Restate the opening lines of the material below word for word, stopping after the line that contains "# and straddles".

----- Material provided

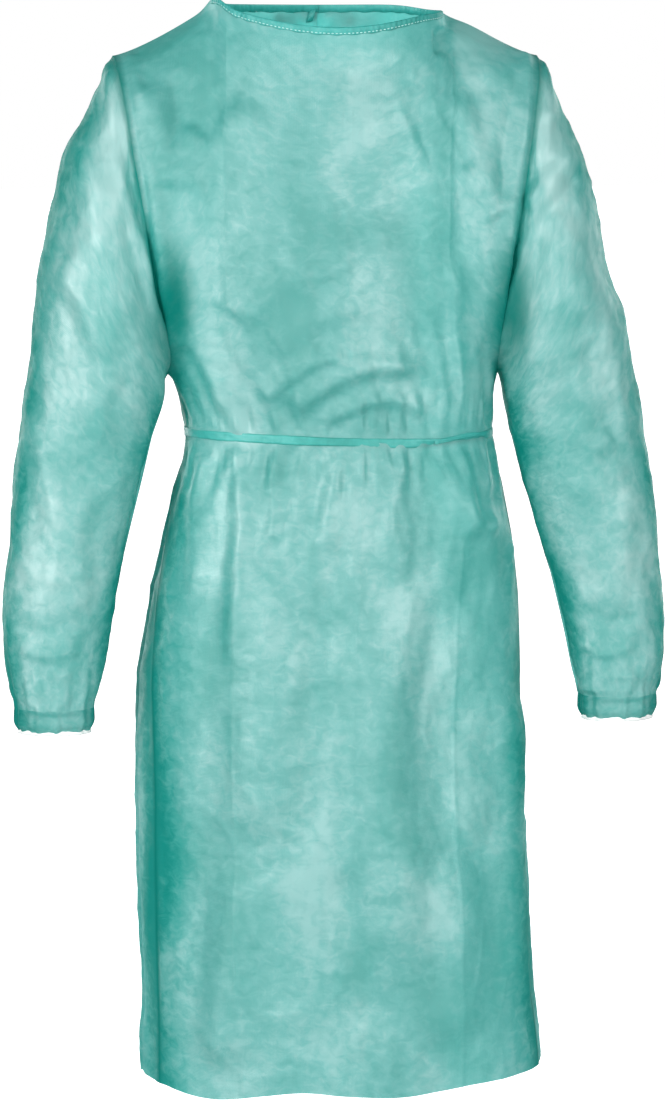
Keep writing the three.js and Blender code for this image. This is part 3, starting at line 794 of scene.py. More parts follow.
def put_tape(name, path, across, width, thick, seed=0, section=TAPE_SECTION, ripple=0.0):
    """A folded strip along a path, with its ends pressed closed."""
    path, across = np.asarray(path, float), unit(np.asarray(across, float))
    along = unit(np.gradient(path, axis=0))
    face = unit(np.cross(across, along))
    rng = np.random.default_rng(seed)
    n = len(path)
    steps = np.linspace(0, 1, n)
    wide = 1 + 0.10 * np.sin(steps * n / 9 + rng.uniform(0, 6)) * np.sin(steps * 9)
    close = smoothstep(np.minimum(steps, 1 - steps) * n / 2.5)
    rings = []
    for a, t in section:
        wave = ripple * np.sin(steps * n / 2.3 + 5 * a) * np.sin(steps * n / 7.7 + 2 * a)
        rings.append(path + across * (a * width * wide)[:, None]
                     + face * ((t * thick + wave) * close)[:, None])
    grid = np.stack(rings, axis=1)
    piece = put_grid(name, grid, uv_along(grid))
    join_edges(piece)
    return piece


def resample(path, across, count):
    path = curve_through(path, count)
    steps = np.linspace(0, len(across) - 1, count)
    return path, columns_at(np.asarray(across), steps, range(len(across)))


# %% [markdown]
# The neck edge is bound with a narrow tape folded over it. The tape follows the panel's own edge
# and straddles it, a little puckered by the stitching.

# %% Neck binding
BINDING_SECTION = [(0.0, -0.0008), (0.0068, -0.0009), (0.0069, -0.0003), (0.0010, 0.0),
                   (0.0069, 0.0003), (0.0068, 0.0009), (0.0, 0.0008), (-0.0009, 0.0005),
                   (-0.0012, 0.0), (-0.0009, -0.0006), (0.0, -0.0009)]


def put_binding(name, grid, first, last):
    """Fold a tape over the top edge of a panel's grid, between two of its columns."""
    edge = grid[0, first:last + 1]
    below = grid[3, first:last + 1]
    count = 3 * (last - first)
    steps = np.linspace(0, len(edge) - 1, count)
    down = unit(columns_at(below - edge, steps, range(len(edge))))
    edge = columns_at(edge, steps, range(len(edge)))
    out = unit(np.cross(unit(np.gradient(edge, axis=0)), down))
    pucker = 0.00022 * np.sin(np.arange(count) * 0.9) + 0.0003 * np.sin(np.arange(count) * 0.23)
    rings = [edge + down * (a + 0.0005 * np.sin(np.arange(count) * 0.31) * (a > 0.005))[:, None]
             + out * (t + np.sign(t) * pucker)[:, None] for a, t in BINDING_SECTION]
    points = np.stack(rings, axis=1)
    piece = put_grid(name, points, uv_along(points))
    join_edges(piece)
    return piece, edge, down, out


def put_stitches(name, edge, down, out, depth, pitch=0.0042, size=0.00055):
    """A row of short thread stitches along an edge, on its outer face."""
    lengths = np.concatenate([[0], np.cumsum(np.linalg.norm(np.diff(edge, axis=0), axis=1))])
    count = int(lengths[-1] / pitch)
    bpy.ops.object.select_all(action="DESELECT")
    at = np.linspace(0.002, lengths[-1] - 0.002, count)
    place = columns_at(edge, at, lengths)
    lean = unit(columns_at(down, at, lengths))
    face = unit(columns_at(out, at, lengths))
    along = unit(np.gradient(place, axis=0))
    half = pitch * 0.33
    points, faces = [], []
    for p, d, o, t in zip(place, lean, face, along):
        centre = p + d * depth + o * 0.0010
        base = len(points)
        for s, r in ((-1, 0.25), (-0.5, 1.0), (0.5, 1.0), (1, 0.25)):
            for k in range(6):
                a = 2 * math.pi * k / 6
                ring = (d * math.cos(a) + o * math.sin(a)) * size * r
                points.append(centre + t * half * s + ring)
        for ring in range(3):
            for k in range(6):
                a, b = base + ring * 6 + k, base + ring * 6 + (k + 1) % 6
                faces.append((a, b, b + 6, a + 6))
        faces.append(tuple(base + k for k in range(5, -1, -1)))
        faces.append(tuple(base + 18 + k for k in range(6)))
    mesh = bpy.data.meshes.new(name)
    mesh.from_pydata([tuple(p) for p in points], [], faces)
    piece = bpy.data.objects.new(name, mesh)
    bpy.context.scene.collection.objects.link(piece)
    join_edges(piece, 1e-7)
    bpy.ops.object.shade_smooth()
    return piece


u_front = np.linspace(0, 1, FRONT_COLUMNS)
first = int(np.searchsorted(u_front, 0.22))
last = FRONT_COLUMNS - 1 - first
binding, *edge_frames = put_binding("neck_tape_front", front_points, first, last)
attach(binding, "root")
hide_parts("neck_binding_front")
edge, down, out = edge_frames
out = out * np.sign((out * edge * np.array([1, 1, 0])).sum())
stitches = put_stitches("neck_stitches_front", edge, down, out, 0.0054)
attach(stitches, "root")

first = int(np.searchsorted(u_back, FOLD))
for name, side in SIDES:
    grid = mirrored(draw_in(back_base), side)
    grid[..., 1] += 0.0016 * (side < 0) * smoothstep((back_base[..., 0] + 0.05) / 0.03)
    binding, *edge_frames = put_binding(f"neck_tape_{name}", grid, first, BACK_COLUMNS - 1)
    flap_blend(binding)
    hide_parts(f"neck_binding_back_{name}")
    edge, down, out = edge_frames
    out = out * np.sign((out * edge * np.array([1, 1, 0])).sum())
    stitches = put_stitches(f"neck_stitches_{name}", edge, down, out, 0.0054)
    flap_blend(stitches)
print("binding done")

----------

◆ Response to the task:
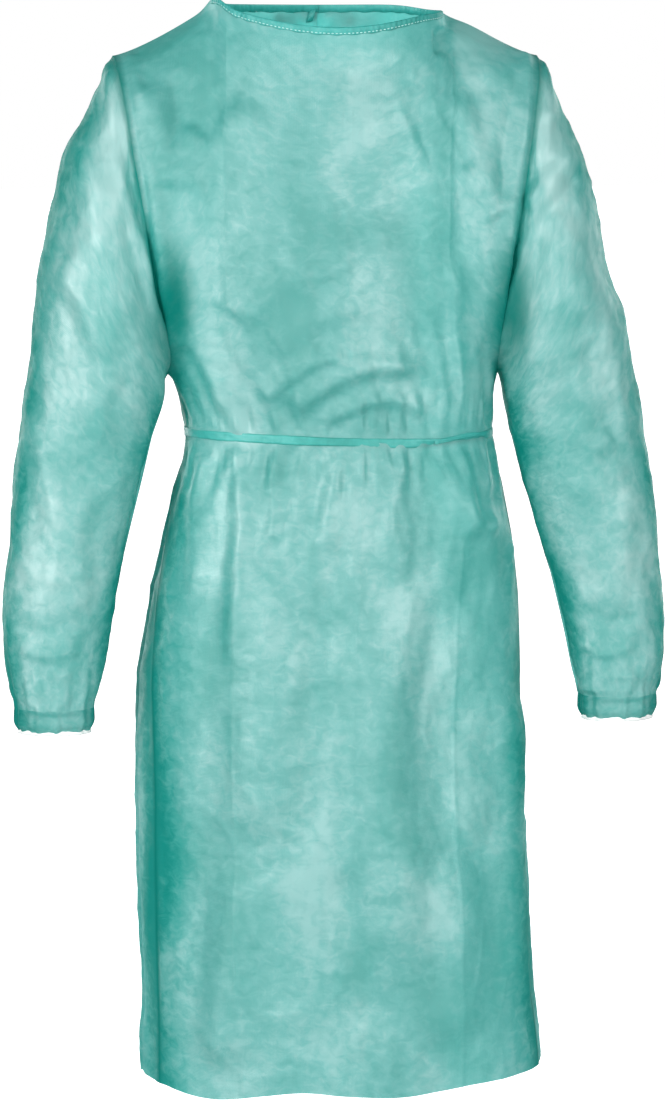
Keep writing the three.js and Blender code for this image. This is part 3, starting at line 794 of scene.py. More parts follow.
def put_tape(name, path, across, width, thick, seed=0, section=TAPE_SECTION, ripple=0.0):
    """A folded strip along a path, with its ends pressed closed."""
    path, across = np.asarray(path, float), unit(np.asarray(across, float))
    along = unit(np.gradient(path, axis=0))
    face = unit(np.cross(across, along))
    rng = np.random.default_rng(seed)
    n = len(path)
    steps = np.linspace(0, 1, n)
    wide = 1 + 0.10 * np.sin(steps * n / 9 + rng.uniform(0, 6)) * np.sin(steps * 9)
    close = smoothstep(np.minimum(steps, 1 - steps) * n / 2.5)
    rings = []
    for a, t in section:
        wave = ripple * np.sin(steps * n / 2.3 + 5 * a) * np.sin(steps * n / 7.7 + 2 * a)
        rings.append(path + across * (a * width * wide)[:, None]
                     + face * ((t * thick + wave) * close)[:, None])
    grid = np.stack(rings, axis=1)
    piece = put_grid(name, grid, uv_along(grid))
    join_edges(piece)
    return piece


def resample(path, across, count):
    path = curve_through(path, count)
    steps = np.linspace(0, len(across) - 1, count)
    return path, columns_at(np.asarray(across), steps, range(len(across)))


# %% [markdown]
# The neck edge is bound with a narrow tape folded over it. The tape follows the panel's own edge
# and straddles it, a little puckered by the stitching.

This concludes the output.